12.01.2011

Düşünüyorum da, aslında hiçbir şey düşünemiyorum.


Hazır o evde yokken gidip eşyalarımı alıp, bu halden kurtulmalıyım. Kaçsam buralardan? Acımda benimle gelecek ne fark eder. Yok yok, fevri davranmamalıyım. Gidip suratının ortasına bir yumruk patlatsam rahatlar mıyım acaba? Yok yok, şiddete ne gerek var. Hem benim elim acırsa sonra, değer mi? Tamam o zaman telefonumu kapatayım. Ama ya bana söyleyecek önemli şeyleri varsa. Ne diyebilir ki sanki, -evet gittim ama sor bi neden gittim. -Neden gittin? -… Ne cevap almayı bekliyorum ki sanki. Ben sormadım mı daha önce. Silah zoruyla mı berabersin benimle be adam.

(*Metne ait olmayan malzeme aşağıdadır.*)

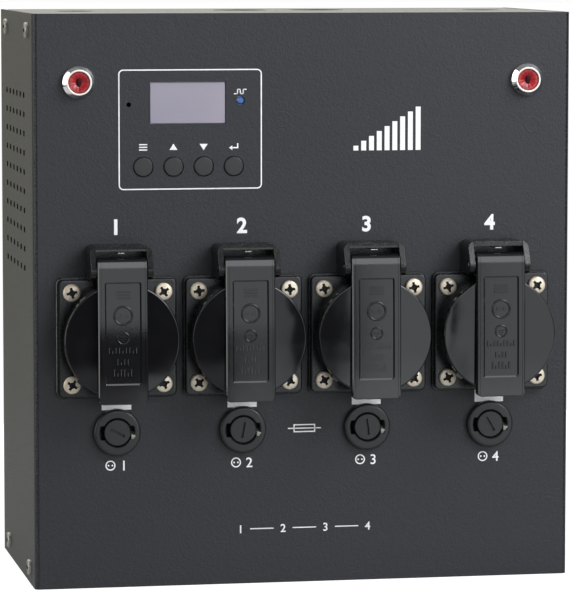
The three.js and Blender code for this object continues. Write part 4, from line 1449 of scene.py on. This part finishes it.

Tek şey istedim senden, beni aldatma dedim. Ne bok yemeye gidiyorsun yine bana yalan söyleyip. Sarhoştu ama… İçmeseydi o zaman o kadar. İnsan ne yapacağını bilmeyeceği kadar içmemeli, bunu hep kendi babamda görmedim mi zaten. Ama sen alkole ve kadınlara hayır diyemiyorsun ki. İyi de kadın sana gelmedi ki, sen kadına gittin. Niye benimle değil de o kadınla olmak istedin ki sanki? Hala yalan söylüyorsun bak… Yapmasana bana bunu. Sordum sana. Hayatımı neden bu kadar taciz ediyorsunuz siz ikiniz. Birlikte olmaksa amacınız, olun, ben çekileyim demedim mi size binlerce kez? E sen bana, ben sadece seni istiyorum demedin mi? Bu nasıl bir sadece? Ben sadece’nin anlamını bilmiyorum sanırım. Sadece demek, bir tek anlamında değil mi orada? Peh, bir de çoluk çocuğa türkçe dersi veriyorum. Daha kelimelerin anlamını bile bilmiyorum. Ne yapmalıyım peki şimdi? Gidip eşyalarımı mı almalıyım? Yok yok, acele etmiyim. Telefonumu açsam mı? İyi ama bu sefer de ya hiç aramazsa, ben bir şeyler yapmasını beklerken öylece durursa? Yok yok, açmamalıyım. Peki ben ne yapmalıyım? (…)

(Aslında başka bir blogta yayınlamıştım bu yazımı, ama fark ettim uzun zamandır unuttuğum bu duvara yakışır.)